A los dieciocho años fui de viaje de fin de curso a Italia. Y el mejor recuerdo de ese viaje, el que más me ha acompañado durante más de 25 años no fue lo que ví en Italia, lo más fascinante del viaje fue una parada que hicimos de vuelta, en Francia. Lastima que no recuerde ni apuntase el lugar. Tal vez fuese la fábrica de Frangonard pero no puedo asegurarlo.
Los recuerdos son tremendamente caprichosos. Así que de esa visita me grabaron en mi memoria tres cosas.
La primera, fue un laboratorio lleno de tubos de ensayo y una claridad increíble.
La segunda un perfume que traje de regalo a mi madre y que era un perfume sólido. ¡Jamás había visto un perfume sólido en España! Desde los ojos de una niña nacida en los 80 y que jamás había salido de su país, bueno un par de veces a Portugal a la playa, con parada obligatoria en Fuentes Doñoro para comprar toallas de algodón, las mejores, decían por entonces que eran las de Portugal, y a la par también las más baratas.

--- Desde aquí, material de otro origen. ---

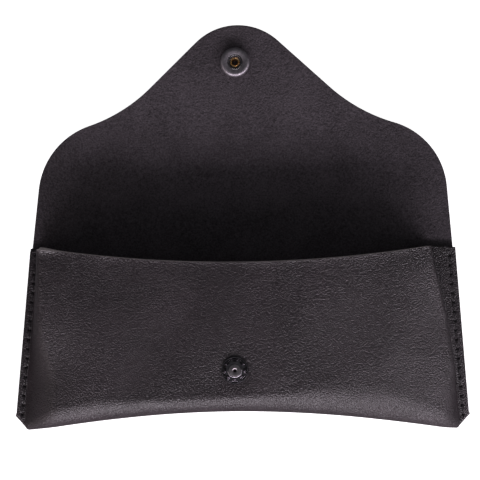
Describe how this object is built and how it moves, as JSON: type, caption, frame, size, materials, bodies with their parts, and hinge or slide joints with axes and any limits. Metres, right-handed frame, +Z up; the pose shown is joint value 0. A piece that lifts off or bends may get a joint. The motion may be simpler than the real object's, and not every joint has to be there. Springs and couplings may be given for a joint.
{
  "type": "soft pouch glasses case",
  "caption": "Soft leather pouch for spectacles with a pointed fold-over flap, stitched sides and a snap fastener, lying open on its back.",
  "frame": {"origin": "under the middle of the whole open part, on the surface it lies on", "axes": "+X across the pouch, +Y from the bottom fold to the tip of the open flap, +Z up, out of the front panel"},
  "size_m": [0.176, 0.1565, 0.0235],
  "materials": {
    "leather_smooth": "black pebbled grain with a satin sheen",
    "leather_flesh": "black matt flesh side",
    "leather_edge": "raw cut edge, dark brown-black",
    "thread": "black bonded polyester thread",
    "snap_black": "black lacquered brass, gloss",
    "spring_wire": "spring wire",
    "post_brass": "bare brass tube"
  },
  "bodies": {
    "pouch": {"back_panel": "leather_smooth", "front_panel": "leather_smooth", "seam_needle_thread_left": "thread", "seam_needle_thread_right": "thread", "seam_bobbin_thread_left": "thread", "seam_bobbin_thread_right": "thread", "snap_stud": "snap_black", "stud_post": "snap_black"},
    "flap_bridge": {"flap_bridge": "leather_flesh"},
    "flap_front": {"flap_front": "leather_flesh", "snap_socket": "snap_black", "socket_spring": "spring_wire", "snap_cap": "snap_black", "cap_post": "post_brass"}
  },
  "joints": [
    {"name": "flap_back_fold", "type": "hinge", "parent": "pouch", "child": "flap_bridge", "pos_m": [0, -0.00628, 0.00177], "axis": [1, 0, 0], "range_deg": [0, 88.1]},
    {"name": "flap_front_fold", "type": "hinge", "parent": "flap_bridge", "child": "flap_front", "pos_m": [0, 0.01631, 0.00251], "axis": [1, 0, 0], "range_deg": [0, 90]}
  ]
}
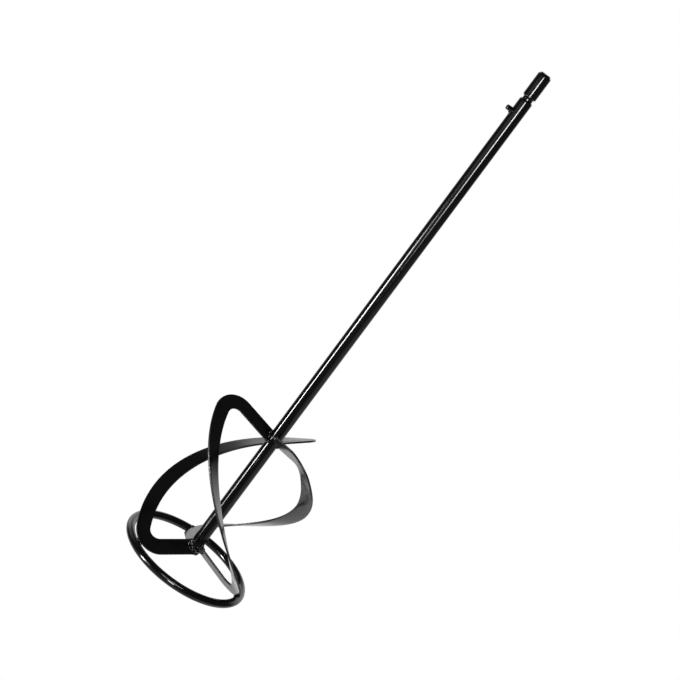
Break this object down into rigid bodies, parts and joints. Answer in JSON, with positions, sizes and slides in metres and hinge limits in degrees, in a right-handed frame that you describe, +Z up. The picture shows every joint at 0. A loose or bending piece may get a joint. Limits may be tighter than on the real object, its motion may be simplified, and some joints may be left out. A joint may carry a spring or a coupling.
{
  "type": "mortar mixing paddle",
  "caption": "Stirring tool for a hand mixer: long round shaft with a grooved shank end and side drive pin, a cage of twisted flat blades and a round foot ring, for mixing mortar.",
  "frame": {"origin": "on the shaft's axis, at the level of the foot ring's underside", "axes": "+Z runs up the shaft from the foot ring to the shank end; +X is the right-hand side of the view from the front, and the drive pin points to -X and a little to -Y"},
  "size_m": [0.1406, 0.1408, 0.6],
  "materials": {
    "shaft_paint": "gloss black paint on a turned steel rod",
    "blade_paint": "gloss black paint on flat steel bar",
    "ring_paint": "gloss black paint on bent round bar",
    "weld_paint": "gloss black paint over rough weld metal"
  },
  "bodies": {
    "root": {"blade_1": "blade_paint", "blade_2": "blade_paint", "blade_3": "blade_paint", "drive_pin": "shaft_paint", "drive_pin_weld": "weld_paint", "foot_hub_weld_1_lower": "weld_paint", "foot_hub_weld_1_upper": "weld_paint", "foot_hub_weld_2_lower": "weld_paint", "foot_hub_weld_2_upper": "weld_paint", "foot_hub_weld_3_lower": "weld_paint", "foot_hub_weld_3_upper": "weld_paint", "foot_ring": "ring_paint", "foot_ring_joint_weld": "weld_paint", "head_hub_weld_1_lower": "weld_paint", "head_hub_weld_1_upper": "weld_paint", "head_hub_weld_2_lower": "weld_paint", "head_hub_weld_2_upper": "weld_paint", "head_hub_weld_3_lower": "weld_paint", "head_hub_weld_3_upper": "weld_paint", "ring_weld_1": "weld_paint", "ring_weld_2": "weld_paint", "ring_weld_3": "weld_paint", "shaft": "shaft_paint", "shaft_end_weld": "weld_paint"}
  },
  "joints": []
}
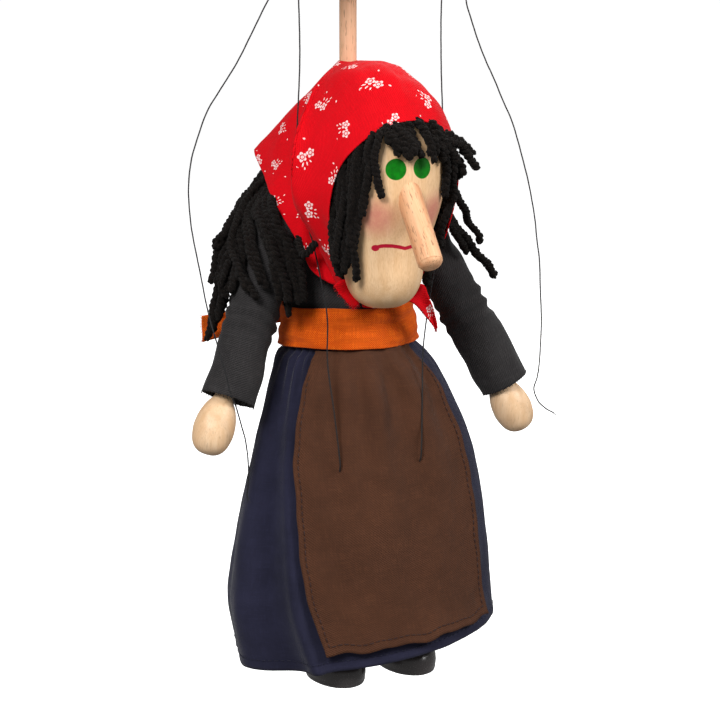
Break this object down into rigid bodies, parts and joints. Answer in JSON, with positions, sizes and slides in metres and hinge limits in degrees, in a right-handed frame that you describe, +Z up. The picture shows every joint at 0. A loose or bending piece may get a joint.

Y la tercera fue «LA NARIZ». Allí en ese laboratorio donde llevaban a las visitas escolares nos contaron que había una persona llamada «la nariz» trabajaba sólo tres horas diarias y su trabajo era buscar el mejor perfume, dar con las notas correctas para que el baile olfativo fueran tan impactante como el concierto de año nuevo.
Ahora cuando busco la clave perfecta entre plantas y flores me siento un poco como ese nariz. Fascinada todo lo que la naturaleza nos aporta, de los olores tan sutiles que desprende cada planta, y sobre todo de lo poco que valoramos todo lo que nos aporta.